Monday, January 12, 2009

A Tale of One Nation

Yesterday, during a meeting, the song “saare jahan se accha” came up. Since Iqbal, the poet had migrated to Pakistan during the partition, Mr. X saw it fit to change the lyrics of the song to “prano se priya yeh bhu hai”. Lyrics can be changed, but does it diminish the composition? If Iqbal's migration is so hateful an act, shouldn’t the song be banished from our consciousness never to be sung in India? With the wounds of Taj still sore in our memories, Indo-Pakistan relations are in the doldrums. Terrorism fueled by religious fundamentalism and with its base in the extremist factions of Pakistan has afflicted us for long. Even through all this the governments on both sides must remember that we are still one people who share a story stretching more than five millennia.

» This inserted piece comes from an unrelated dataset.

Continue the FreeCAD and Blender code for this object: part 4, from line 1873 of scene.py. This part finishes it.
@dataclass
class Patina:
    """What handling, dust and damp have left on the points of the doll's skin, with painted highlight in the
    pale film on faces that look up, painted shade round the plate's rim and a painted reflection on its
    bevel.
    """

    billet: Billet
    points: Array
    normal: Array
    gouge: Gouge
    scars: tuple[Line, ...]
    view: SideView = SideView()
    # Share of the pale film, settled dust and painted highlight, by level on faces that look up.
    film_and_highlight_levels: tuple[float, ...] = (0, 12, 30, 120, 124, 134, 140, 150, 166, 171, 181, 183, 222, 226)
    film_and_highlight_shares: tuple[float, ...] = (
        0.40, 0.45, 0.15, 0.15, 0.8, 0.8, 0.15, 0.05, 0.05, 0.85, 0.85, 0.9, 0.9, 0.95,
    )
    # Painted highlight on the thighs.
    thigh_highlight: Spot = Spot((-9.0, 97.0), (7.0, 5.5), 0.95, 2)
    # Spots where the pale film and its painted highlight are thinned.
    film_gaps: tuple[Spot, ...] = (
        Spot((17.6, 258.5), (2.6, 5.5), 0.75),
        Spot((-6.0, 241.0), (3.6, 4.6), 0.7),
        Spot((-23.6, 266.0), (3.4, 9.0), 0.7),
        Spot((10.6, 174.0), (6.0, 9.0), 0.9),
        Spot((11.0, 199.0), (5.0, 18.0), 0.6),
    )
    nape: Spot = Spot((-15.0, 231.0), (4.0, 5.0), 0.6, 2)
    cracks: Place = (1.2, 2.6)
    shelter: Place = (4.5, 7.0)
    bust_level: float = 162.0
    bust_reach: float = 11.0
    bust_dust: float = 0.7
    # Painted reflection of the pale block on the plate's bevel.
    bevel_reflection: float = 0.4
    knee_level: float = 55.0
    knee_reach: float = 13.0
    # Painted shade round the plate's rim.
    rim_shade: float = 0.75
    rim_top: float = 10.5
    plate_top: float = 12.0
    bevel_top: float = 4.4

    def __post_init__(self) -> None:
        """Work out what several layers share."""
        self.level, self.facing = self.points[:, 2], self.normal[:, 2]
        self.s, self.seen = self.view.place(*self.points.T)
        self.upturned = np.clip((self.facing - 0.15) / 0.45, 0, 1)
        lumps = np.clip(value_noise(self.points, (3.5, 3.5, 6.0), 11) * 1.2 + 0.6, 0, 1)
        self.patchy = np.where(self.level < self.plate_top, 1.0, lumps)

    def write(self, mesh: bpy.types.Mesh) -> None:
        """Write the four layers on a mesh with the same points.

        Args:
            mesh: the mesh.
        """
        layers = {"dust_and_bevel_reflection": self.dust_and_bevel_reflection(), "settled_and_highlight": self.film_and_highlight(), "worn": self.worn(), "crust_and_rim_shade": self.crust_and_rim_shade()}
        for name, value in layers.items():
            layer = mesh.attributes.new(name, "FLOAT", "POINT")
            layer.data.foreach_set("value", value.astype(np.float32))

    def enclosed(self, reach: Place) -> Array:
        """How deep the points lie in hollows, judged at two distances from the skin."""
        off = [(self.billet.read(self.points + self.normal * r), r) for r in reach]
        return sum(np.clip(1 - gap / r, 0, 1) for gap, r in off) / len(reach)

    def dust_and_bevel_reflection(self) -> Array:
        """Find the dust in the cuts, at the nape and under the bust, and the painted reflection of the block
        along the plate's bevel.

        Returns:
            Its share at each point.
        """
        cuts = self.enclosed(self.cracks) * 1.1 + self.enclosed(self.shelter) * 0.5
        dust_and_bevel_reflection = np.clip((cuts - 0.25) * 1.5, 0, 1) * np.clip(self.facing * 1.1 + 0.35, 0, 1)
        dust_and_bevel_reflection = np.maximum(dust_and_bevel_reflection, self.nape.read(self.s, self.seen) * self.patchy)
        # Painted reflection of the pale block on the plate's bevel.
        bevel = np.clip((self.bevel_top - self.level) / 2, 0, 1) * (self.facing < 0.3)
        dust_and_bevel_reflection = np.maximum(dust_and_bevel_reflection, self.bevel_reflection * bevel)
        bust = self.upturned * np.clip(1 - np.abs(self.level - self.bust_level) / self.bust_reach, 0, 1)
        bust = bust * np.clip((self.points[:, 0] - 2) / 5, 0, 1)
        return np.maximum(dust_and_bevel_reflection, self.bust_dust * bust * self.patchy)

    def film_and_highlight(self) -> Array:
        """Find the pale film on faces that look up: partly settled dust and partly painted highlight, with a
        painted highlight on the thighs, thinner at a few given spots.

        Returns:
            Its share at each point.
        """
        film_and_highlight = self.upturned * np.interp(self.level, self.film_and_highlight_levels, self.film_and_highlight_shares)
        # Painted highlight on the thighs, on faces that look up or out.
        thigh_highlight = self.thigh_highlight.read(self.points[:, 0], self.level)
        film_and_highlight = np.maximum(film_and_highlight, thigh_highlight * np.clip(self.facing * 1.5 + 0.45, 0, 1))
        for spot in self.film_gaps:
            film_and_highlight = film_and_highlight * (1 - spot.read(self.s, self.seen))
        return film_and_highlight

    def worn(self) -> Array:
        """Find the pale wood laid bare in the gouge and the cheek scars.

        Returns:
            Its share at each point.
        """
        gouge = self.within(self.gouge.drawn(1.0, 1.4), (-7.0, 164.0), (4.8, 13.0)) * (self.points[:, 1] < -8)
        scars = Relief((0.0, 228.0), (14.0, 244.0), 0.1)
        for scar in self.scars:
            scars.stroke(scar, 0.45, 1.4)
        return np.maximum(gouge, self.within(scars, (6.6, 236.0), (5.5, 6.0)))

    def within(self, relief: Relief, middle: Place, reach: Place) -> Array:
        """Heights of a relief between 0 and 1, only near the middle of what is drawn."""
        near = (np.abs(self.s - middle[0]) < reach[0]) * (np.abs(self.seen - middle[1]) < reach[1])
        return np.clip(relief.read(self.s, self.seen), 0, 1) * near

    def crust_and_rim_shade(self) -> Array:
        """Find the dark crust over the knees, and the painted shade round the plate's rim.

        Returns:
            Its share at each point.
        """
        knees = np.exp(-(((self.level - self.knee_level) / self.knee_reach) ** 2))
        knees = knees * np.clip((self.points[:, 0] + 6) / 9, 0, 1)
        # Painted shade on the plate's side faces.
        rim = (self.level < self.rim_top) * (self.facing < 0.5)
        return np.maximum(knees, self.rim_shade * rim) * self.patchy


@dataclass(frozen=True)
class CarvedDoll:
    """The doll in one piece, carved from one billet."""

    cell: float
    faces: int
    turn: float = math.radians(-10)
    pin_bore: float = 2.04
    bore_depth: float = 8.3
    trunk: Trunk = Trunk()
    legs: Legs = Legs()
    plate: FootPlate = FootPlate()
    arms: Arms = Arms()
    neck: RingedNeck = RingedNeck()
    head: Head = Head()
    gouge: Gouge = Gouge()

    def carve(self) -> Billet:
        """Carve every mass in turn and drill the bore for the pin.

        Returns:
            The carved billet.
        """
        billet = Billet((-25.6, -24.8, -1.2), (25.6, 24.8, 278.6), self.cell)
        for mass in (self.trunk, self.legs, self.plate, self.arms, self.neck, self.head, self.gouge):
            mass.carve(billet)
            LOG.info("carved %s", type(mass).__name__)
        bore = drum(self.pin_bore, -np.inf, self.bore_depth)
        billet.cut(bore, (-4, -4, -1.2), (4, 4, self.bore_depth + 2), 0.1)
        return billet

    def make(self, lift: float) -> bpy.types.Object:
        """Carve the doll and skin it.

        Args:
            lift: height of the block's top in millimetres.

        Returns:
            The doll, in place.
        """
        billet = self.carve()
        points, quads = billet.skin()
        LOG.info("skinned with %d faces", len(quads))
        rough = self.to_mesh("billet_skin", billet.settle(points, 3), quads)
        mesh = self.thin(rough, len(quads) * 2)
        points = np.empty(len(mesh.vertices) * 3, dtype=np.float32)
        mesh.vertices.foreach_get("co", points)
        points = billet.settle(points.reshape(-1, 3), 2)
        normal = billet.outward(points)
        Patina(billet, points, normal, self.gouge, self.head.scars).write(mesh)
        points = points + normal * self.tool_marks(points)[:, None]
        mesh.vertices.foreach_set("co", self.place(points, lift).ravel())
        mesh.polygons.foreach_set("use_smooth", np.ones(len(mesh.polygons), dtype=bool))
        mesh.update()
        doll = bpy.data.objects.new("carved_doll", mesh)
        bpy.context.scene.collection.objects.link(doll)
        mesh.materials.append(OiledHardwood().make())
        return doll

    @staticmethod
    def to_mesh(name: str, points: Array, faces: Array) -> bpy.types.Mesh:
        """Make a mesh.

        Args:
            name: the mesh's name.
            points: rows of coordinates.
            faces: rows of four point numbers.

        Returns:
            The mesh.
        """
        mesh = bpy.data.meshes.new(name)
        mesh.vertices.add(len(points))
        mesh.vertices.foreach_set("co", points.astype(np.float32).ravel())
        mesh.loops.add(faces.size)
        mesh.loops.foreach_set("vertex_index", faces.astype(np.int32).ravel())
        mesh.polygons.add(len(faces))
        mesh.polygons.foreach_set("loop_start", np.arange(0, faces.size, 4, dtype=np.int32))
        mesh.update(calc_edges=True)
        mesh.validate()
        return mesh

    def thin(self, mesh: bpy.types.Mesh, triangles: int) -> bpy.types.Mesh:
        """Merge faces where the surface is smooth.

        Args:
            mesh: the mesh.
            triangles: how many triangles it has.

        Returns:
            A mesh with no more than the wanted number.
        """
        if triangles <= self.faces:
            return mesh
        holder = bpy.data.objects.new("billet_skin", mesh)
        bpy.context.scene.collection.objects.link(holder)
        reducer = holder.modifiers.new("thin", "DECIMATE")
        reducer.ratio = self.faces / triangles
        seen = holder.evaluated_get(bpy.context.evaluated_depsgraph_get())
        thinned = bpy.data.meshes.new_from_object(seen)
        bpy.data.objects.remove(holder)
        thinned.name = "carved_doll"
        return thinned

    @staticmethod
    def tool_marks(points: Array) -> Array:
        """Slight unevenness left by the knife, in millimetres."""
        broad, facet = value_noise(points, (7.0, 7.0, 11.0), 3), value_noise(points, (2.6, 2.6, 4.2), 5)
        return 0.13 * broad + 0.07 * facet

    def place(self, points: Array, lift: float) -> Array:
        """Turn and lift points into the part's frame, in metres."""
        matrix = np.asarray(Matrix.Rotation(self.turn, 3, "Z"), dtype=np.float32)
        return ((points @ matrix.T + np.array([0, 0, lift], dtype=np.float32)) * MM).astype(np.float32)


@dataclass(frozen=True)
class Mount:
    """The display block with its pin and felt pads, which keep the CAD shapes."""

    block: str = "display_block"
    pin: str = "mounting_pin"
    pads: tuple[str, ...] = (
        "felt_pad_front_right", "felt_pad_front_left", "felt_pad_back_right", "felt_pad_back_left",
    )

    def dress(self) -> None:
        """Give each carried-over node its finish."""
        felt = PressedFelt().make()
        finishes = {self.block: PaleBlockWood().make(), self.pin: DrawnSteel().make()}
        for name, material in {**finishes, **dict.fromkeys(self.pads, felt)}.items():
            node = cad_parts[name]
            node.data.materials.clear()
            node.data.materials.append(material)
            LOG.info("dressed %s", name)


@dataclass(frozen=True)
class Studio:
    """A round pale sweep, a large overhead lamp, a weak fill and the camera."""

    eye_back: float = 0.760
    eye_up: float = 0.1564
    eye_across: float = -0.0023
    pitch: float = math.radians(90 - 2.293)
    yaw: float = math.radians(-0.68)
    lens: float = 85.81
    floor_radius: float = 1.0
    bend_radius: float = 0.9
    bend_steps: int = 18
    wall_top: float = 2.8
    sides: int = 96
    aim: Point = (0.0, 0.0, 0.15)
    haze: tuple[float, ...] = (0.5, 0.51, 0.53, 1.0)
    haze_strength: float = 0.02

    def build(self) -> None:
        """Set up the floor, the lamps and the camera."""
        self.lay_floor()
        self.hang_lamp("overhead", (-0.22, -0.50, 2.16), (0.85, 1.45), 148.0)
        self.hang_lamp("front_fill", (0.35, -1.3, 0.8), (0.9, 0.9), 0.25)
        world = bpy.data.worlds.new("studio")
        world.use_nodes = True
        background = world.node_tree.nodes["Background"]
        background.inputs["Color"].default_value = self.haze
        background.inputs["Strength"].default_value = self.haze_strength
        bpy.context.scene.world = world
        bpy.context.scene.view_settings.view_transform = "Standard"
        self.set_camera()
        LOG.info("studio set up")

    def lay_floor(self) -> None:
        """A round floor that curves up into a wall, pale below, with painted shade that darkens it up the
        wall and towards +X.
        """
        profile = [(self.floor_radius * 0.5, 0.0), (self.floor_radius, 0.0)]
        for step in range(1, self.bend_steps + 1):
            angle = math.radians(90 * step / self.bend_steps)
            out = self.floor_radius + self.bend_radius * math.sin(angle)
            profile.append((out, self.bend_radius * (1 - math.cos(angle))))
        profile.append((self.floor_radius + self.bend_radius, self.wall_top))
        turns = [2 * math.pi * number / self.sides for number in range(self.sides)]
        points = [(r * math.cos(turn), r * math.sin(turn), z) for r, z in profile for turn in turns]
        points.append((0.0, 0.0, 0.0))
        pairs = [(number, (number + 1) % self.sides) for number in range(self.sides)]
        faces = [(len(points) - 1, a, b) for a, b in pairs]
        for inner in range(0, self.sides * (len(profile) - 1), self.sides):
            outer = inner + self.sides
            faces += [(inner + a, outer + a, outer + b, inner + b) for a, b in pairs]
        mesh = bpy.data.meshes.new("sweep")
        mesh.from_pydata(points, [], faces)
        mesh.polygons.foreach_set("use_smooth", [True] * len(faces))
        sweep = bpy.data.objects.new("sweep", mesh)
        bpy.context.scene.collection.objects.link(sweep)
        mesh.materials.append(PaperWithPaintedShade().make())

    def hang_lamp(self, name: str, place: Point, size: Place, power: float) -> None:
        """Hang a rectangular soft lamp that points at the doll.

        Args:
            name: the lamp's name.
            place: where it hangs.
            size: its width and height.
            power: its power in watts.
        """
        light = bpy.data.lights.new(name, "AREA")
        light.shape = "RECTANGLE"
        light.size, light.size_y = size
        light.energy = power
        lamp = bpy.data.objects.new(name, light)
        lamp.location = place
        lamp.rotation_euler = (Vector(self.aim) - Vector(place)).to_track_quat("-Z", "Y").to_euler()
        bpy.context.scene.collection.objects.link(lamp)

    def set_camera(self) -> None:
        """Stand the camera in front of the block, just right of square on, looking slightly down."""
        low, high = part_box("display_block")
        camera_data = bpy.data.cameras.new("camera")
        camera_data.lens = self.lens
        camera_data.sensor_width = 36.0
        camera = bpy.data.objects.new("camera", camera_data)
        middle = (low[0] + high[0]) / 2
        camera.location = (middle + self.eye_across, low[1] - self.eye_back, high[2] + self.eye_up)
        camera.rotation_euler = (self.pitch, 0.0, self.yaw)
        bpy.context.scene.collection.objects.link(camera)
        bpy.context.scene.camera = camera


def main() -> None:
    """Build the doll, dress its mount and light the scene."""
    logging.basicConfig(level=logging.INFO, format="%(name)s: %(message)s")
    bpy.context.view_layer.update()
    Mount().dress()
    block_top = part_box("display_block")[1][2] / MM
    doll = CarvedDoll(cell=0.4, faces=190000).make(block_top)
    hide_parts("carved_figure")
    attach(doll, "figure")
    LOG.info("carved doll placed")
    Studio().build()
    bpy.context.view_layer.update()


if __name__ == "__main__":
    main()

If fundamentalism in Pakistan is to blame for terrorism, we also have our own brand of Hindu extremists. While India is potrayed as a meddling bully in Pakistan, Indian media does no better in the prejudice with which Pakistan is potrayed. Sixty two years ago we parted ways. We have been at loggerheads ever since. People on both sides witnessed the carnage that followed the birth of the two nations, one born out of religion and baptised in the blood of those who migrated to fill it, the other with secularism as its ideal and divided as the people that call it home.

Though Islamic in character, Jinnah viewed Pakistan as a state where all citizens were equal. No contradiction was admitted in the political apparatus of a democratic state. However, under General Zia, the state’s ideology was subverted and Pakistan acquired the ideology of a theocratic state. After nearly half a century of independence, Pakistan does not have the appearance of a country that was envisaged by the nation's creators. Religion has come to be accepted as the ideology of today's Pakistan. India was founded on more secular grounds with freedom and equality promised to all. Democracy here has somehow managed to survive inspite of various insidious elements, the events of 1975-77, the only blip.

India has to deal with terrorists in the North-East and the “Pakistan backed” ones operating all over the country. While Pakistan also has to contend with taliban backed mujahedin who view Paksitani suppport of the US war on terror as blasphemy. The two neighbours have to forget their differences and stand on some common ground if they are to grow. The constant military confrontation does not do anyone good and results in a drain of funds which can find better utility in both countries. History sometimes happens in ways that is not willed by its main participants. Over 60 years, 3 wars and nuclear wepons later, India and Pakistan have not become the friends Jinnah and Gandhi hoped. But when the dust settles, that day surely, will come.